Cattle and beef prices are at all-time highs in Canada as herd numbers dwindle, global demand picks up, and the Canadian dollar falls in value.
"It's pretty phenomenal," said Brian Perillat, senior analyst with Canadian beef market statistics firm CanFax. "We're certainly in uncharted territory."
In addition to the high beef prices, a decline in grain and fuel prices is adding to the profitability of the sector.
"We're just coming through 2014, which was probably one of our best years," said Perillat.
On grocery store shelves the cost of steaks, roasts and ground beef is climbing.
On average, beef prices have jumped 44 per cent in the last four years, according to Statistics Canada.
"We may still see some higher beef prices," said Perillat.
Welcome change for producers
The surge in beef prices may help the industry grow in size.
Since the mad cow disease (BSE) crisis in 2003, the beef industry has struggled to recover. The steady price declines led some ranchers to close their operations and discouraged others from entering the industry.

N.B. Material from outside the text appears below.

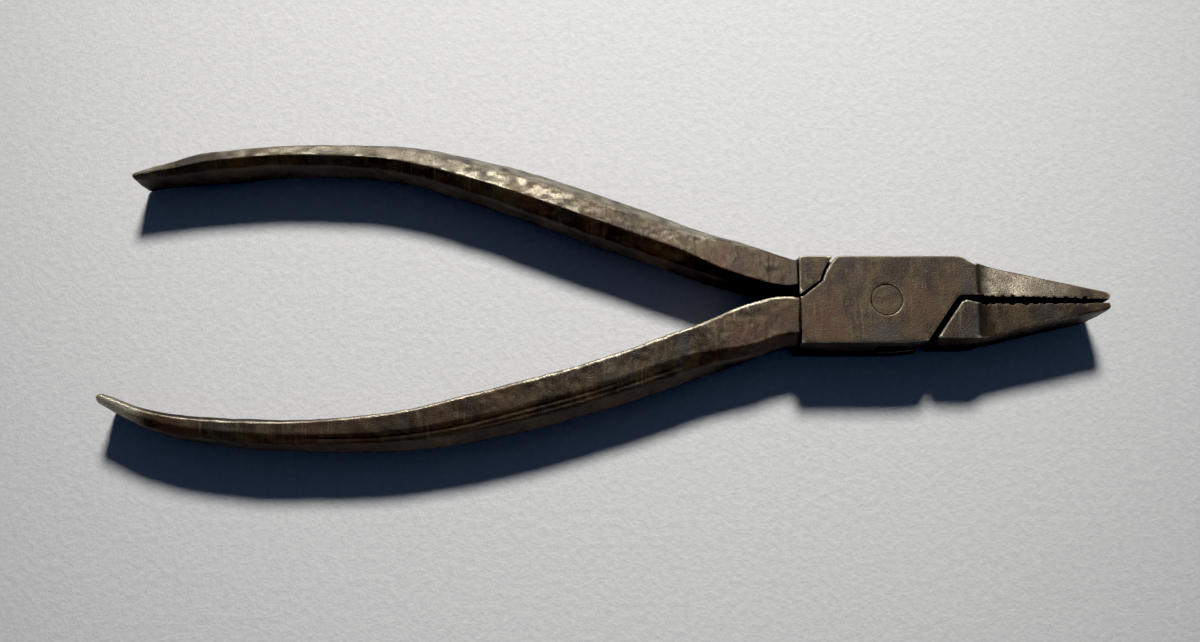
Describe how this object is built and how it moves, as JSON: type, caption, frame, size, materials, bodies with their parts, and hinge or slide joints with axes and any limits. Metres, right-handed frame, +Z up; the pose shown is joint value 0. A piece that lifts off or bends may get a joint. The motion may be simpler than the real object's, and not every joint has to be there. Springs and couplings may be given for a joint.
{
  "type": "flat-nose pliers",
  "caption": "Hand-forged flat-nose pliers with a box joint, a flush pivot rivet, serrated jaws and bare curved steel handles.",
  "frame": {"origin": "on the pivot axis, at the joint's underside", "axes": "+X from the pivot to the jaws, +Y across the joint towards the tongue lever's handle, +Z up out of the surface that the pliers lie on"},
  "size_m": [0.1271, 0.0406, 0.0093],
  "materials": {
    "forged_steel": "old forged and filed steel with a dark brown-grey patina, bright where edges have worn",
    "rivet_steel": "the same dark steel, peened and filed flush"
  },
  "bodies": {
    "box_lever": {"box_lever": "forged_steel", "pivot_rivet": "rivet_steel"},
    "tongue_lever": {"tongue_lever": "forged_steel"}
  },
  "joints": [
    {"name": "jaw_pivot", "type": "hinge", "parent": "box_lever", "child": "tongue_lever", "pos_m": [0, 0, 0], "axis": [0, 0, -1], "range_deg": [-0.7, 35]}
  ]
}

"When I was in my second-last year at the University of Guelph, cattle prices had declined significantly, to a low that we had never seen before, so I was a little unsure of what's to come," said Jill Harvie, who ranches near Olds, Alta.
"For about 12 years now, give or take, we've had prices that are just not sustainable for our industry, but we stuck with it."
There are many different reasons why people choose to ranch, but one factor is the financial prospects.
Harvie hopes the current prices encourage some people to enter or return to the industry, knowing there is now a business case to be made.
"A succession plan is a little bit more real right now," said Harvie, who hopes her two young daughters will take over the ranch one day. "I hope that they have the love for nature, being around cattle, and the business as well."
Herd size concerns
The beef industry still faces a significant problem: it is shrinking.
The herd size has decreased for about a decade and experts have different opinions about whether it will soon turn the corner. The number of cattle in the U.S. is beginning to grow, but that is not the case in Canada, at least not yet.
"Hopefully, from an industry point of view, we will get enough interest at these price levels to grow our herd," said Perillat,
"It's a slow turnover rate. If you decide to expand this year and you breed some heifer in the spring of 2015, they calve in 2016, and we can't turn that calf into beef until 2017."
That's why he expects prices to remain relatively high for the next several years.
Revenues from the Alberta beef industry are $3.3 billion and make up one per cent of the provincial economy.